Table of Contents

Add a header to begin generating the table of contents

The Future of Cloud Economics: Cost Savings with Automated AWS Resource Management

Executive Summary

In an era where cloud adoption is critical to business success, managing and optimizing cloud costs has become a significant challenge for organizations. This whitepaper delves into the complexities of cloud cost management and introduces automated optimization strategies to tackle these challenges. By leveraging advanced tools and technologies, managers can not only gain better control over their cloud expenses but also drive significant savings. The document outlines practical steps, technical architectures, and a real-world case study to guide managers in implementing effective cost optimization strategies. Implementing these practices can lead to improved operational efficiency and substantial cost reductions.

Start optimizing your cloud costs today by integrating automated solutions and a FinOps framework tailored to your organization’s needs.

Introduction

Cloud computing offers unparalleled scalability and flexibility, but these benefits come with the challenge of managing costs. Many organizations struggle with overprovisioned resources, underutilized instances, and idle services, leading to inflated cloud bills. Traditional cost management practices, which often rely on manual monitoring and adjustments, are time-consuming and prone to errors.

Context

The objective of our automated AWS resource management tool is to address these challenges by providing a scalable, efficient, and automated solution for optimizing cloud costs. This tool identifies underutilized, overutilized, and idle resources within AWS environments and performs cost-saving actions such as resizing, terminating, or pausing resources based on usage patterns.

Solution Overview

AWS Lambda

Lambda functions are the core of our tool’s logic. They analyse resource usage metrics and determine whether a resource is underutilized, overutilized, or idle. Based on this analysis, Lambda triggers appropriate actions such as resizing or terminating resources.

Tool Architecture

Key Components:

The core of our cost optimization tool is built around a series of AWS Lambda functions, each responsible for a specific aspect of the optimization process. These functions are orchestrated through AWS EventBridge and monitor resource utilization through AWS CloudWatch and other AWS APIs.
AWS EventBridge
EventBridge is responsible for orchestrating the scheduling of tasks and responding to specific events. It triggers Lambda functions at predefined intervals or in response to specific CloudWatch metrics, ensuring that resource management actions are executed precisely when needed.
AWS CloudWatch
CloudWatch monitors resource usage across the AWS environment, collecting metrics such as CPU utilization, memory usage, and network activity.

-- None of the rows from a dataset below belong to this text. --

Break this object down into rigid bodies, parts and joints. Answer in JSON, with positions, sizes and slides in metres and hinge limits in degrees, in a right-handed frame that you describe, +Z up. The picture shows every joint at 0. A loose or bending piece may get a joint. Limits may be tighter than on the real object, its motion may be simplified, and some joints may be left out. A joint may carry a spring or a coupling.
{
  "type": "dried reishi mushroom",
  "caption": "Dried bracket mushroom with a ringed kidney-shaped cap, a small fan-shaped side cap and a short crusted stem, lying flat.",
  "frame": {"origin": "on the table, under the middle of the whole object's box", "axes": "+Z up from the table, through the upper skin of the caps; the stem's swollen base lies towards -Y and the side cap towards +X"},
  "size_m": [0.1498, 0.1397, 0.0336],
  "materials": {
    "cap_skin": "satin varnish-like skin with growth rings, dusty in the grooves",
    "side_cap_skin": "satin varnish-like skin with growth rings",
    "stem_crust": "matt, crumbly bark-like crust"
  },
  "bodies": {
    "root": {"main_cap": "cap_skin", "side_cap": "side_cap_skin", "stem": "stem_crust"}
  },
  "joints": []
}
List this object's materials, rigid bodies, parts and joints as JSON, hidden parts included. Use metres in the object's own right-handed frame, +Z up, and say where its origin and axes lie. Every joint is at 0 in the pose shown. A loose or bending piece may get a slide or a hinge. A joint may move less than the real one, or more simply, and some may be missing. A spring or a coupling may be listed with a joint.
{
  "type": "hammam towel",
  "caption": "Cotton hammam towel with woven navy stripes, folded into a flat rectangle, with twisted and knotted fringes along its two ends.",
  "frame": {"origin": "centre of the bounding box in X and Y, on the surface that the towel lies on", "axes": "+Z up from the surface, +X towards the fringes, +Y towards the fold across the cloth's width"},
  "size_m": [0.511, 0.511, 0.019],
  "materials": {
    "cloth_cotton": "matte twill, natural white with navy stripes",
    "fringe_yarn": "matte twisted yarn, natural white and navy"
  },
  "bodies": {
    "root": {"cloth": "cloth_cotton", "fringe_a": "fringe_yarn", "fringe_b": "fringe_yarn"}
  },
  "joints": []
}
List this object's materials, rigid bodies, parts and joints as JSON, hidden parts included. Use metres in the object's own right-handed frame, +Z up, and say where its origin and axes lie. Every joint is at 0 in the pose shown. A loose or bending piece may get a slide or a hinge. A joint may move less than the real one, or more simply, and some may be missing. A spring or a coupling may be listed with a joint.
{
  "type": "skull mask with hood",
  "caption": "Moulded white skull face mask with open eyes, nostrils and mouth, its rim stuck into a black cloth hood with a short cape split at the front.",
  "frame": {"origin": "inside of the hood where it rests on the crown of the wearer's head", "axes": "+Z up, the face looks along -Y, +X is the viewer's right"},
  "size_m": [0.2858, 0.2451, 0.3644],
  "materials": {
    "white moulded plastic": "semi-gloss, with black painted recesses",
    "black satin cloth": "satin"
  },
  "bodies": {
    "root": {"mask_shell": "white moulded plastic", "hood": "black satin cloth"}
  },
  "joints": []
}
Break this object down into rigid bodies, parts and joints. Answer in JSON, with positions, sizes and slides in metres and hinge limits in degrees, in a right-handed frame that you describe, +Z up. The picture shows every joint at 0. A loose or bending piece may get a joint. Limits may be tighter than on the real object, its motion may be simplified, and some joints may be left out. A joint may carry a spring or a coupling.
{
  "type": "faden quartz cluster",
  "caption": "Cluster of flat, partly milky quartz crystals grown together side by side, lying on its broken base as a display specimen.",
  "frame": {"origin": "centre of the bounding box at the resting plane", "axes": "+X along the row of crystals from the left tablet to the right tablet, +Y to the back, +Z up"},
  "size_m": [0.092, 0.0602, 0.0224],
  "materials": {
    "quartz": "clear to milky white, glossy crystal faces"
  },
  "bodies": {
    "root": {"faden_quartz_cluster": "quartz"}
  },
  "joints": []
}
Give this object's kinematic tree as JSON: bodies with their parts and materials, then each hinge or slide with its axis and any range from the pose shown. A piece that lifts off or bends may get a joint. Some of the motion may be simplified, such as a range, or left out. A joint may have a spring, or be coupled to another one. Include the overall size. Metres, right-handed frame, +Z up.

These metrics are fed into Lambda functions, where they are analysed to identify optimization opportunities.
Amazon DynamoDB
Stores the state of each resource (e.g., Action Status) and tracks the progress of optimization tasks.
AWS Compute Optimizer
Provides recommendations for EC2 instances, helping identify overprovisioned resources.

How this approach aligns with the Best Practices

Serverless Architecture
Using AWS Lambda for automation reduces operational overhead and costs, as we only pay for the compute time that is consumed. This is a key principle in cost-efficient architectures.

Event-Driven Automation
EventBridge enables event-driven automation, ensuring that these cost optimization processes are triggered automatically based on predefined schedules or specific events, minimizing the need for manual intervention.

Data-Driven Decisions
Leveraging CloudWatch Metrics to make informed decisions based on actual usage data is a best practice. It ensures that any rightsizing or termination of resources is based on concrete metrics, reducing the risk of unnecessary downtime or resource wastage.

Holistic Approach
By combining Lambda, EventBridge, CloudWatch, DynamoDB, and a well-thought-out tagging strategy, we have created a comprehensive and automated cost optimization solution that addresses both operational efficiency and cost-effectiveness.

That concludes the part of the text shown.